= Alan M. Hunt =

British artist

Alan M. Hunt is a British wildlife artist. Born in Redcar, in the northeast of England, he has been painting for nearly 60 years and is best known for his photorealism style and paintings of endangered animals.

Hunt spent much of his career on field trips to enable him to study animals in their natural environments. Much of Hunt's artwork reflects the wildlife he observed around the world. He has photographed much of his reference material during his time in Africa, including safari in Kruger National Park in South Africa, Masai Mara National Reserve in Kenya, the Okavango Delta in Botswana, and the Serengeti in Tanzania. He was invited to join a team of artists in residence as lead painters on a Sea Safari around the Antarctic Peninsula. Hunt has additionally travelled to Alaska and Yellowstone National Park in the US, and Guatemala, India, Nepal, and Madagascar.

Hunt has been a featured artist in several books and exhibitions, is often cited as a source of inspiration by other artists

In addition to supporting conservation activities, in 2017 Hunt donated a selection of original artwork and limited edition prints to the Mayor of Redcar and Cleveland to be sold for charity.

==Education and early years==

Alan M Hunt was born on 15 June 1947 in North Yorkshire, United Kingdom.

He studied art at Cleveland College of Art and Design (then Middlesbrough School of Art), and went on to study Zoology at Leeds City College and the University of Bristol.

The first exhibition of his work was held in Hunt's home town of Redcar, North Yorkshire, at the age of 18. Since then, Hunt's original paintings have been exhibited internationally.

==Awards and honours==

Hunt is the recipient of numerous accolades as a wildlife painter, and has won several national and international awards for his work.

The Society of Animal Artists (USA):
- 1996 - Northern Majesty
- 1989 - Gone But Not Forgotten
- 1987 - A Gathering of Swallows
- 1986 - Snow Leopard

The Society of Wildlife Art (SWLA, UK) Best Artist on Show for three consecutive years.

Hunt was section winner in the Animals in their Environment section in the BBC Wildlife Artist of the Year 2010 with his Tiger Painting Watchmen, and was Endangered Species runner up for Tiger in Water.

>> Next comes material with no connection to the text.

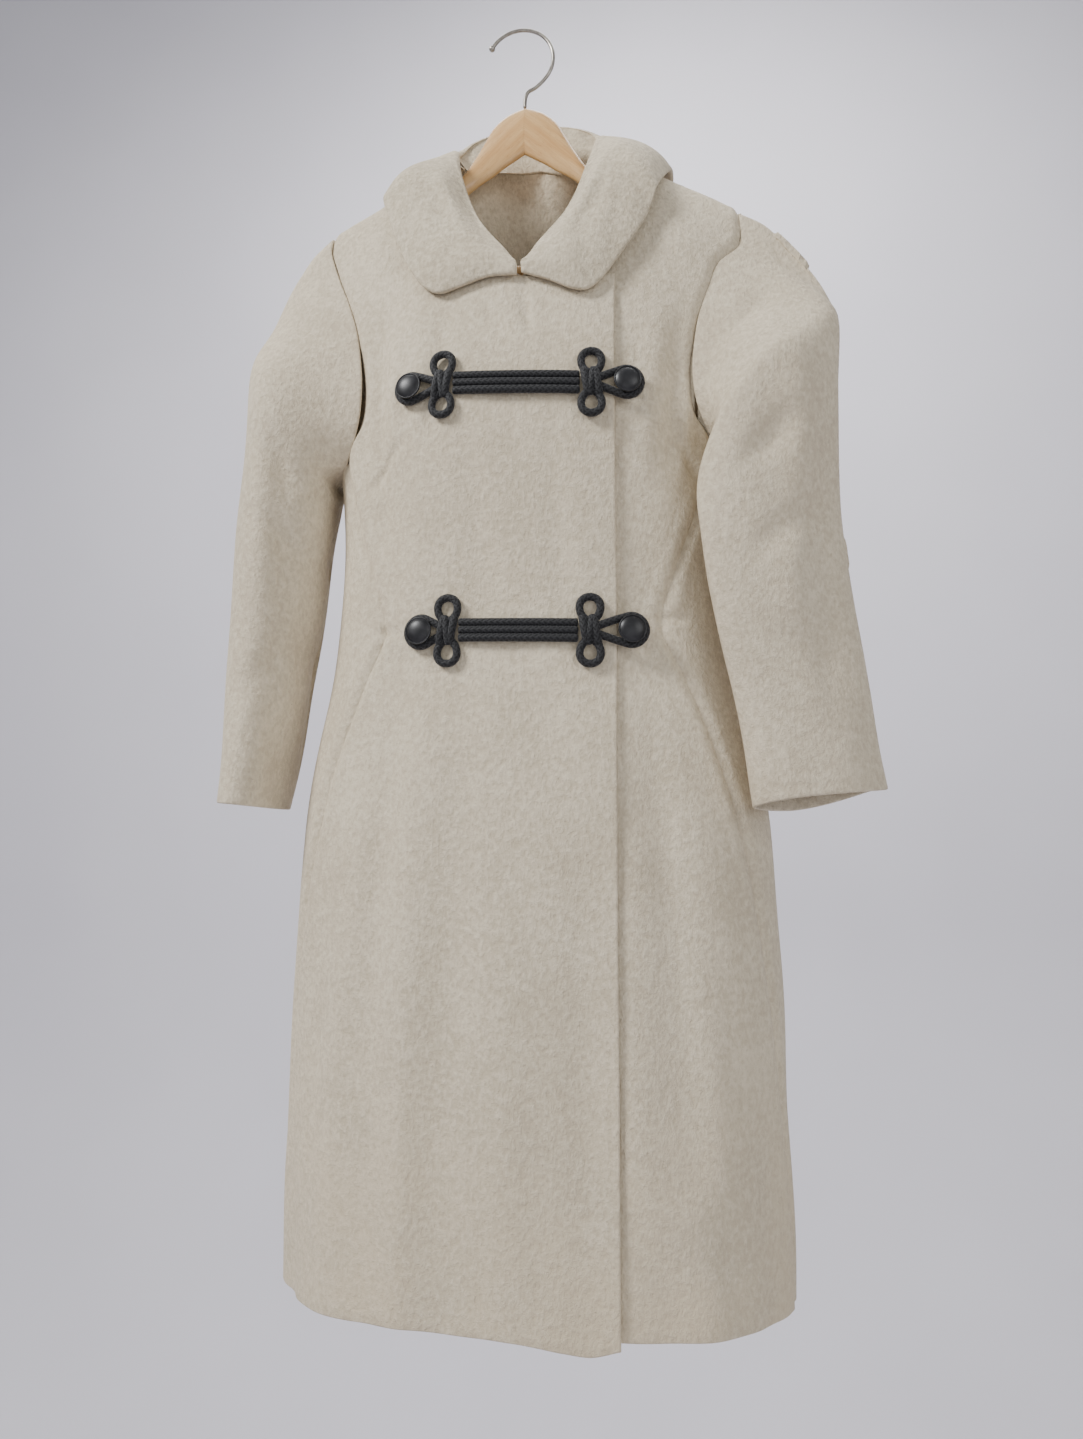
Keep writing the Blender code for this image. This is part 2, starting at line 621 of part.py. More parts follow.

Hunt judged the Daily Mail Not the Turner Prize painting competition, an alternative competition and the National Children's Art Competition, both at the Mall Galleries in London.

Hunt has been the lead artist at five exhibitions in the US and in 1998, was the first non-American painter to be voted into the American Wildlife Art Hall of Fame. In 1999, he was chosen as Artist of the Year for the Florida Wildlife Art Expo.

Hunt's paintings have been sold at international auction houses:

- Christie's
- Sotheby's
- Phillips
- Bonham's UK & Singapore

==Personal life==

Hunt lives in North Yorkshire, UK with his partner, British equestrian artist Judi Kent Pyrah.

==Artistic style and influences==

Some of the more recent paintings by Hunt diverge from his traditional subjects. Through experimentation, Hunt has developed his style to realistically capture fabrics such as satin and silk alongside the fur and feathers of his usual subject matter.

Hunt's work has been shown alongside most of the world's most esteemed wildlife artists, including David Shepherd.

Hunt's work was the subject of the book On The Edge in 2006.

==Wildlife conservation==

Hunt is motivated by conservation and this passion has driven many fundraising efforts during his lifetime, raising money through donated artwork and percentage donations from print royalties for numerous foundations and trusts.

As a shortlisted artist for the David Shepherd Wildlife Artist of the Year (2018) competition, Hunt's work helps raise awareness and 50% of each sale supports the fight against wildlife crime and protect endangered species.

Hunt regularly exhibited at the National Exhibition of Wildlife Art (NEWA). Conservation was one of its underlying concerns and a donation from the exhibition was made each year to wildlife causes.